Lake Winnipeg walleyes are migratory by nature. As water temperatures drop—especially in fall—fish begin moving in large groups. That movement creates windows of opportunity where numbers and size can both come together. Spring and mid-summer have their moments, but fall remains the prime time when these fish are bulked up, aggressive, and on the move.

Winter fishing tells a similar story. Mobility is key. The more ground you cover, the more success you find. This isn’t a sit-and-wait fishery—whether open water or ice.

Tackle That Matches the Job

Presentation-specific gear matters when fishing this way. Heavier jig heads require rods with backbone and fast actions to impart the right movement. Braided line paired with fluorocarbon leaders provides sensitivity, control, and hook-setting power—especially important when fish hit on the drop.

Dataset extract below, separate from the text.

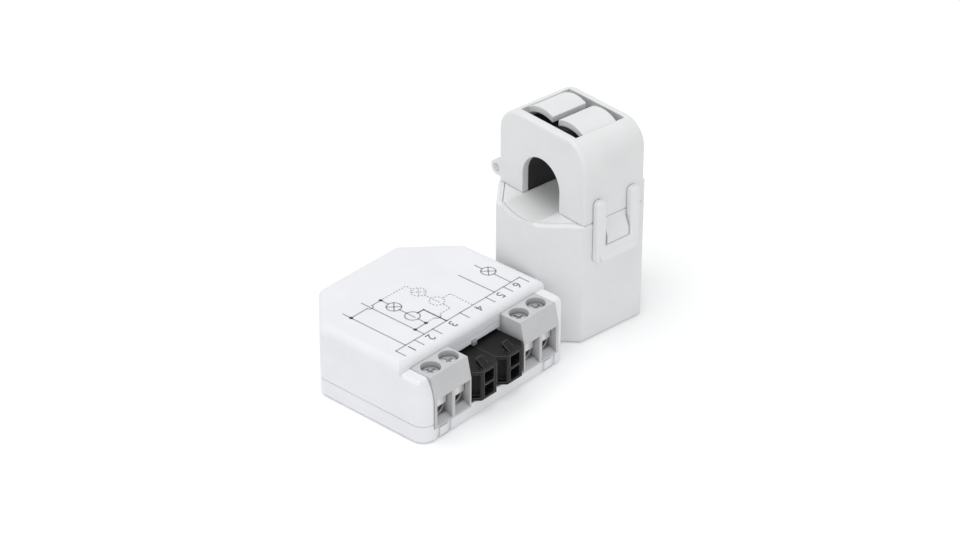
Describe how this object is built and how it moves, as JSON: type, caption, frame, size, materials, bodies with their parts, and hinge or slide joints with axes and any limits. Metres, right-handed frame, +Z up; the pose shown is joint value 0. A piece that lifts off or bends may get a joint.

Every component plays a role, and mismatched gear can cost you bites, fish, or both.

A World-Class Fishery

Lake Winnipeg stands among the best freshwater fisheries anywhere. Giant greenbacks, eater-sized walleyes, massive pike, whitefish, drum, perch—it’s all here. Add in the sheer scale of the lake and the constant movement of fish, and you’re left with an experience that rewards preparation, flexibility, and time on the water.

This isn’t casual fishing. It’s intentional, methodical, and incredibly rewarding when everything lines up.

And when it does—when that rod loads up and a greenback rolls boatside—you understand exactly why anglers return to Lake Winnipeg year after year.